In the context of attachment-based disruptions, a body-based intervention would seek to facilitate a missing quality of connection. Connection can be felt by the body through experiences of eye contact, reaching out and being met, pushing away, feeling supported, and a sense of autonomy, to name just a few.
In either case, decisions about which somatic intervention is used and how it is applied are arrived at between client and therapist in a collaborative manner, and are designed in the moment for the express purposes of moving the body toward a deeper experience of safety, comfort, presence, and connection.
What is dissociation and how does it relate to trauma?
Dissociation is a natural phenomenon which may occur in the aftermath of an overwhelming traumatic experience(s). In order to continue with the tasks of daily life, part of the personality “splits” away from the part of the self that holds the traumatic memory, leaving the personality fragmented. Traumatized individuals can experience everything from having no linear memory of the event, to persistent experiences of threat or imminent danger (where no actual danger is present), to outright denial of the traumatic occurrence(s). Whatever the degree of dissociation, the sense of self is greatly affected, and may fluctuate between no sense of self, no body, memory gaps, intense emotions, and many selves engaged in competing strategies for survival.
Can traumatic dissociation be resolved?
It is possible for dissociative parts to be re-associated from a system of disparate parts into a working whole self. As the mind is divided, so is the body, and it is not uncommon for dissociative individuals to have persistent and inexplicable body-based symptoms. These symptoms can live anywhere in the body and encompass any kind of disturbance, such as pain, tension, psychomotor retardation, reflex inhibition, temporary blindness, loss of speech, pressure, tingling, numbness, anaesthetization and many more. As the Sensorimotor psychotherapist studies these symptoms and assists the client in tracking the body, together they learn to understand how these dissociated parts create a system. Survivors learn to successfully engage with their dissociated parts and generate more harmonious function within their system. This process affords the opportunity for the development of an over-arching definition of self that acknowledges authentic character traits as distinct from symptoms, allowing survivors to begin to live with a sense of being grounded in the present.
What is the importance of mindfulness in psychotherapy?

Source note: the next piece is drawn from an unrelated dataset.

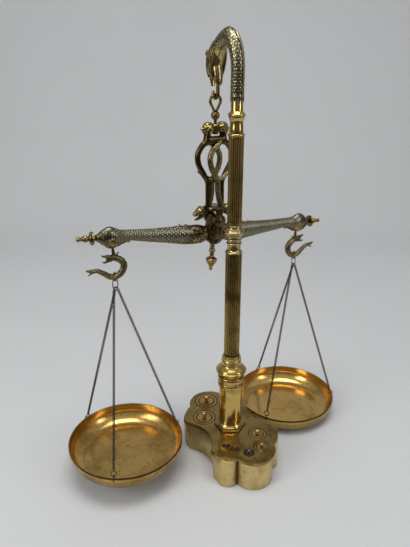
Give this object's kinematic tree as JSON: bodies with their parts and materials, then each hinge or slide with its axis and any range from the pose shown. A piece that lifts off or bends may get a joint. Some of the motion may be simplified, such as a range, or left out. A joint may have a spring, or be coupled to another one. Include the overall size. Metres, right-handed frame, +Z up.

Mindfulness is paying attention, on purpose, and without judgement. It is useful in psychotherapy because it engages a part of the brain which allows for dual awareness. That dual awareness in innately regulating. It allows us to slow down, and to break our experience down into manageable pieces. When we hold a mindful perspective, we can be aware of what we are experiencing while simultaneously tracking the internal effects of that same experience. We can slow down and break our experience down into more manageable levels. As we exercise the capacity to witness our thoughts, our emotions and our body sensations, rather than being overcome by experience and have it dictate our behaviour, we can choose our responses and choose the behaviours that feel appropriate to our present needs.